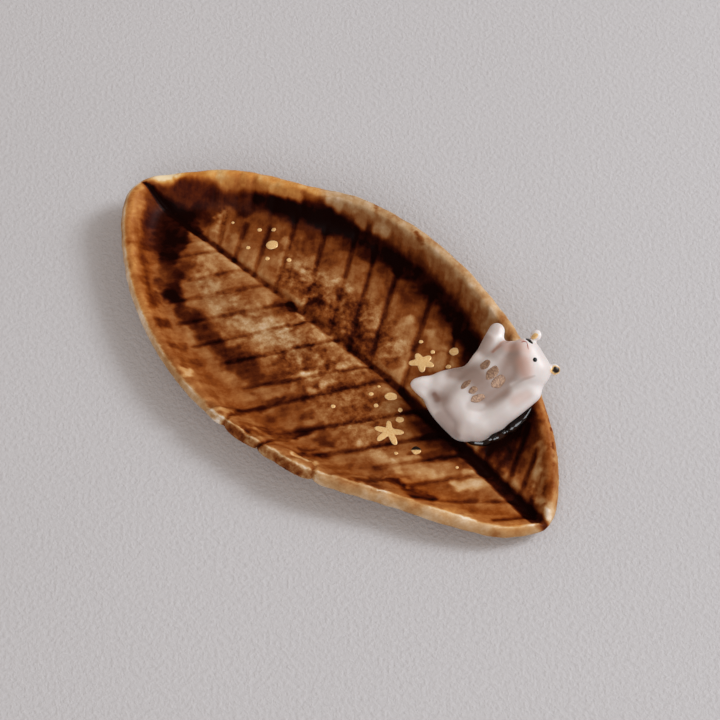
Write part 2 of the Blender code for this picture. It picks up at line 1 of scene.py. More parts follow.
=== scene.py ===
# %% [markdown]
# # A leaf dish with a resting bear
# This lesson dresses a small hand-built trinket dish. A slab of stoneware clay was pressed with a
# real leaf, cut out and bent up at its edge, then washed with brown iron oxide under a clear
# glaze. A little porcelain bear lies on its back against the far wall, held by a bead of dark
# glaze, and stars and dots of gold lustre were brushed on last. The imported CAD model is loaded
# first. It gives every size and place, so nothing has to be fitted later.

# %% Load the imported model
from math import pi, radians, tau

import bmesh
import bpy
import numpy as np
from mathutils import Matrix, Vector
from mathutils.bvhtree import BVHTree


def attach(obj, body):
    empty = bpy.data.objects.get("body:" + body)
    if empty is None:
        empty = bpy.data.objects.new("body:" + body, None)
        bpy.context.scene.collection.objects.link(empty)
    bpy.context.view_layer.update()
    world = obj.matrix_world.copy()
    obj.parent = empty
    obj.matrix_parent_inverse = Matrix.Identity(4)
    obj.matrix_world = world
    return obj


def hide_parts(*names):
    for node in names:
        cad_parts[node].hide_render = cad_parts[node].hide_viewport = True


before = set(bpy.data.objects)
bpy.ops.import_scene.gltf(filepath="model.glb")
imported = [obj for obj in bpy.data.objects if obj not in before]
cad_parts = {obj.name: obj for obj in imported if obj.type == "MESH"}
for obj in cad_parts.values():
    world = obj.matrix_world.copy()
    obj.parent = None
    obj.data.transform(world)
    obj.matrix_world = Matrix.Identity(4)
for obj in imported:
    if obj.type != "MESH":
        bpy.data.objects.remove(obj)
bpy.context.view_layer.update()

MM = 0.001
scene = bpy.context.scene
scene.view_settings.view_transform = "Standard"


def add_object(name, data):
    """A new object around a mesh, a lamp or a camera, linked to the scene."""
    made = bpy.data.objects.new(name, data)
    scene.collection.objects.link(made)
    return made


def object_from(bm, name):
    """Turns a bmesh into a mesh object, and frees the bmesh."""
    mesh = bpy.data.meshes.new(name)
    bm.to_mesh(mesh)
    bm.free()
    return add_object(name, mesh)


def aim(item, place, way):
    """Places an object with its -Z axis along a direction."""
    item.location = place
    item.rotation_mode = "QUATERNION"
    item.rotation_quaternion = way.to_track_quat("-Z", "Y")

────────

Extract the full listing above without altering anything.

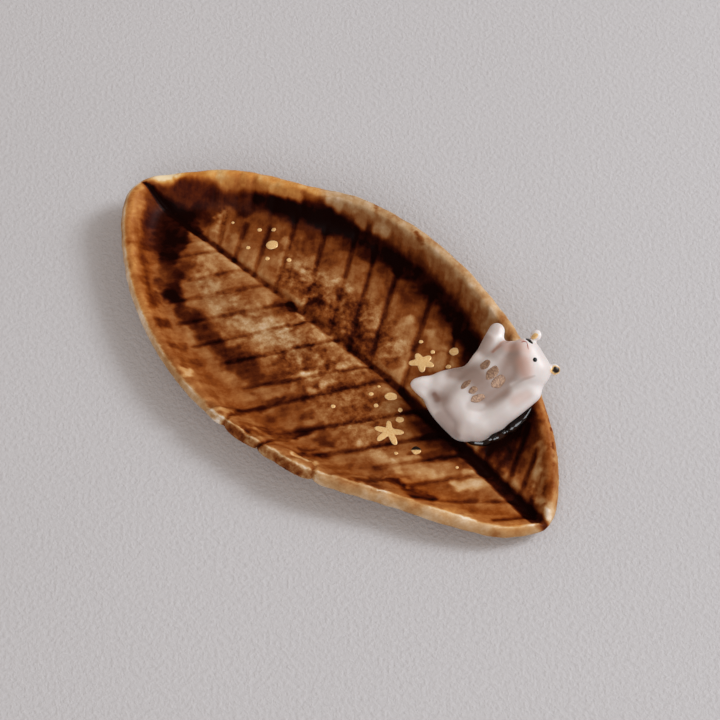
Write part 2 of the Blender code for this picture. It picks up at line 1 of scene.py. More parts follow.
=== scene.py ===
# %% [markdown]
# # A leaf dish with a resting bear
# This lesson dresses a small hand-built trinket dish. A slab of stoneware clay was pressed with a
# real leaf, cut out and bent up at its edge, then washed with brown iron oxide under a clear
# glaze. A little porcelain bear lies on its back against the far wall, held by a bead of dark
# glaze, and stars and dots of gold lustre were brushed on last. The imported CAD model is loaded
# first. It gives every size and place, so nothing has to be fitted later.

# %% Load the imported model
from math import pi, radians, tau

import bmesh
import bpy
import numpy as np
from mathutils import Matrix, Vector
from mathutils.bvhtree import BVHTree


def attach(obj, body):
    empty = bpy.data.objects.get("body:" + body)
    if empty is None:
        empty = bpy.data.objects.new("body:" + body, None)
        bpy.context.scene.collection.objects.link(empty)
    bpy.context.view_layer.update()
    world = obj.matrix_world.copy()
    obj.parent = empty
    obj.matrix_parent_inverse = Matrix.Identity(4)
    obj.matrix_world = world
    return obj


def hide_parts(*names):
    for node in names:
        cad_parts[node].hide_render = cad_parts[node].hide_viewport = True


before = set(bpy.data.objects)
bpy.ops.import_scene.gltf(filepath="model.glb")
imported = [obj for obj in bpy.data.objects if obj not in before]
cad_parts = {obj.name: obj for obj in imported if obj.type == "MESH"}
for obj in cad_parts.values():
    world = obj.matrix_world.copy()
    obj.parent = None
    obj.data.transform(world)
    obj.matrix_world = Matrix.Identity(4)
for obj in imported:
    if obj.type != "MESH":
        bpy.data.objects.remove(obj)
bpy.context.view_layer.update()

MM = 0.001
scene = bpy.context.scene
scene.view_settings.view_transform = "Standard"


def add_object(name, data):
    """A new object around a mesh, a lamp or a camera, linked to the scene."""
    made = bpy.data.objects.new(name, data)
    scene.collection.objects.link(made)
    return made


def object_from(bm, name):
    """Turns a bmesh into a mesh object, and frees the bmesh."""
    mesh = bpy.data.meshes.new(name)
    bm.to_mesh(mesh)
    bm.free()
    return add_object(name, mesh)


def aim(item, place, way):
    """Places an object with its -Z axis along a direction."""
    item.location = place
    item.rotation_mode = "QUATERNION"
    item.rotation_quaternion = way.to_track_quat("-Z", "Y")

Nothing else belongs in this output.